(Scripts that build objects)
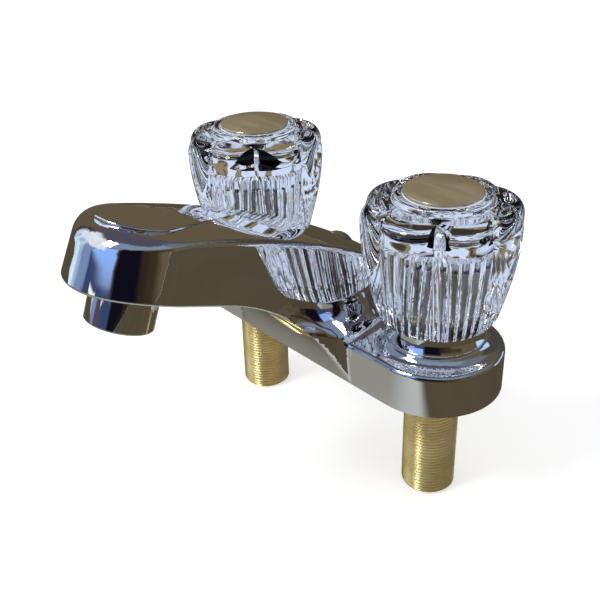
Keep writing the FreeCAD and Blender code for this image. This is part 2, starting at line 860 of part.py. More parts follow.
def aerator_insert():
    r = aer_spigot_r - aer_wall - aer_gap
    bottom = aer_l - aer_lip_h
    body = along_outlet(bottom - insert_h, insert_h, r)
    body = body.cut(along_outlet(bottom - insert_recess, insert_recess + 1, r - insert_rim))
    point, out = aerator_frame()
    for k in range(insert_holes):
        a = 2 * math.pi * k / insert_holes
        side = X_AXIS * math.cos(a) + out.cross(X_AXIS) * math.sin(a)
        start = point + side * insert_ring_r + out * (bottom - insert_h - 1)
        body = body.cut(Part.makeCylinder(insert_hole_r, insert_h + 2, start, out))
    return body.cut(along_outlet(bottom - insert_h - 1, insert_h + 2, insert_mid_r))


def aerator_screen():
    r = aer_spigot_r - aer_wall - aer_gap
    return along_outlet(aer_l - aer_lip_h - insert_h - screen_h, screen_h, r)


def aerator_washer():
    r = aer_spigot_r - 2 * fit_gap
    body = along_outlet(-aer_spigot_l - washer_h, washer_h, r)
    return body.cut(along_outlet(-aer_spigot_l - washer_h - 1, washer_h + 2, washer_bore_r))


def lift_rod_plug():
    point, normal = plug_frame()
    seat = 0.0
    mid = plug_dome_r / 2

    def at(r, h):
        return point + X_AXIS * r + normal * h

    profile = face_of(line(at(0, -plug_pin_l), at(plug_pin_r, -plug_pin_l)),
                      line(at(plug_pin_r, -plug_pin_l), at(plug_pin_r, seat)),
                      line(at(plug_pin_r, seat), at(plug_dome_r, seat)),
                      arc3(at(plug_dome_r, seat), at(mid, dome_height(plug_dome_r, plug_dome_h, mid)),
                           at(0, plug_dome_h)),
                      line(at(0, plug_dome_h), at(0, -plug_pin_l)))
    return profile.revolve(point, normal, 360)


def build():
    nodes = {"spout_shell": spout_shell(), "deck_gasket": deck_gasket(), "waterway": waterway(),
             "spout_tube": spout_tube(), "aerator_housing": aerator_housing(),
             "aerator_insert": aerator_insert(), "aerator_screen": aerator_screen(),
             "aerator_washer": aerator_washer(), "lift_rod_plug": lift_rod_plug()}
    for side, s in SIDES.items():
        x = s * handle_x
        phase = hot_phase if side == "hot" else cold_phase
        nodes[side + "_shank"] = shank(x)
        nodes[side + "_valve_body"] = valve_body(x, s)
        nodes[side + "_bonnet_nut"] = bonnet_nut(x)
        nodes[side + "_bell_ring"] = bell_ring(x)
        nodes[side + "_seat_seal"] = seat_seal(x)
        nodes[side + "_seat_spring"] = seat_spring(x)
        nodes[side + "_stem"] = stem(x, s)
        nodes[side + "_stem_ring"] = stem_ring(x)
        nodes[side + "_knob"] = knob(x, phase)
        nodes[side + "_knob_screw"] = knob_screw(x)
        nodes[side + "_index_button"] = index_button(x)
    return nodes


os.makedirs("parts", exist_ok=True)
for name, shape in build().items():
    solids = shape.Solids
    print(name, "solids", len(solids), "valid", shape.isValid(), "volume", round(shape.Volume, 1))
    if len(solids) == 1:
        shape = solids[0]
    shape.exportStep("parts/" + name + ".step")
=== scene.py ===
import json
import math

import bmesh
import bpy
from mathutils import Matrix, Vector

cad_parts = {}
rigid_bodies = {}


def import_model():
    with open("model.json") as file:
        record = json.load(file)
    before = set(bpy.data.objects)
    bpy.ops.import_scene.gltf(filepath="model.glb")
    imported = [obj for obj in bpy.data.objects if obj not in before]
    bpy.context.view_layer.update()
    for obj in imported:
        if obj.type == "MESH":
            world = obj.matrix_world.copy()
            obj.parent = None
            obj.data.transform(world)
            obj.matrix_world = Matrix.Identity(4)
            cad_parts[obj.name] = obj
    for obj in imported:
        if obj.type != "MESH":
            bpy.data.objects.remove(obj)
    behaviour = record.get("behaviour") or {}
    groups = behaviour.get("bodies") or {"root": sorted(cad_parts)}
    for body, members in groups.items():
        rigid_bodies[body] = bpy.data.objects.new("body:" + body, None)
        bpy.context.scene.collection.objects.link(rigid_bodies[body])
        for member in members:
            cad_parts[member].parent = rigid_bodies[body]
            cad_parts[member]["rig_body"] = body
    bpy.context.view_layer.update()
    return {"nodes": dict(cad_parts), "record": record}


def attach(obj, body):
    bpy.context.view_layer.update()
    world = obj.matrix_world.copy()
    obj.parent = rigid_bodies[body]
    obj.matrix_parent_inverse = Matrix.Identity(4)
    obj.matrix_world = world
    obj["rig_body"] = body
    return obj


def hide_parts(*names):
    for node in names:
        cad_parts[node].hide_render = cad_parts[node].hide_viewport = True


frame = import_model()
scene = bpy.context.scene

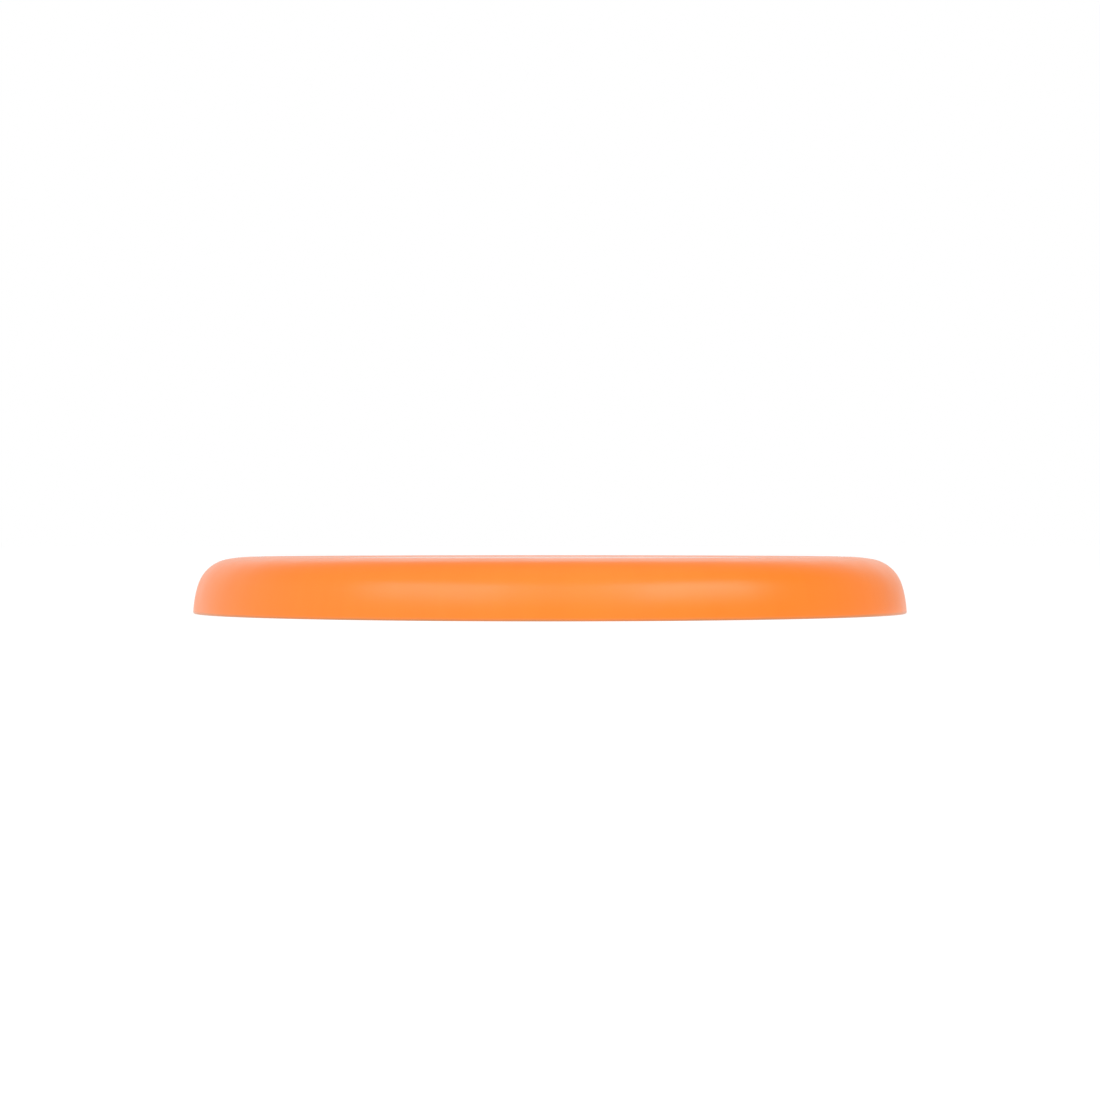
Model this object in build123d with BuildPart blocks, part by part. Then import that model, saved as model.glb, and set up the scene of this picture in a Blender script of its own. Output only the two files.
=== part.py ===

Exercise requirements:
Everything from the line containing "for name, shape" down to the line containing "for body, members" should be retyped exactly, both lines included, and nothing more.

Result:
for name, shape in build().items():
    solids = shape.Solids
    print(name, "solids", len(solids), "valid", shape.isValid(), "volume", round(shape.Volume, 1))
    if len(solids) == 1:
        shape = solids[0]
    shape.exportStep("parts/" + name + ".step")
=== scene.py ===
import json
import math

import bmesh
import bpy
from mathutils import Matrix, Vector

cad_parts = {}
rigid_bodies = {}


def import_model():
    with open("model.json") as file:
        record = json.load(file)
    before = set(bpy.data.objects)
    bpy.ops.import_scene.gltf(filepath="model.glb")
    imported = [obj for obj in bpy.data.objects if obj not in before]
    bpy.context.view_layer.update()
    for obj in imported:
        if obj.type == "MESH":
            world = obj.matrix_world.copy()
            obj.parent = None
            obj.data.transform(world)
            obj.matrix_world = Matrix.Identity(4)
            cad_parts[obj.name] = obj
    for obj in imported:
        if obj.type != "MESH":
            bpy.data.objects.remove(obj)
    behaviour = record.get("behaviour") or {}
    groups = behaviour.get("bodies") or {"root": sorted(cad_parts)}
    for body, members in groups.items():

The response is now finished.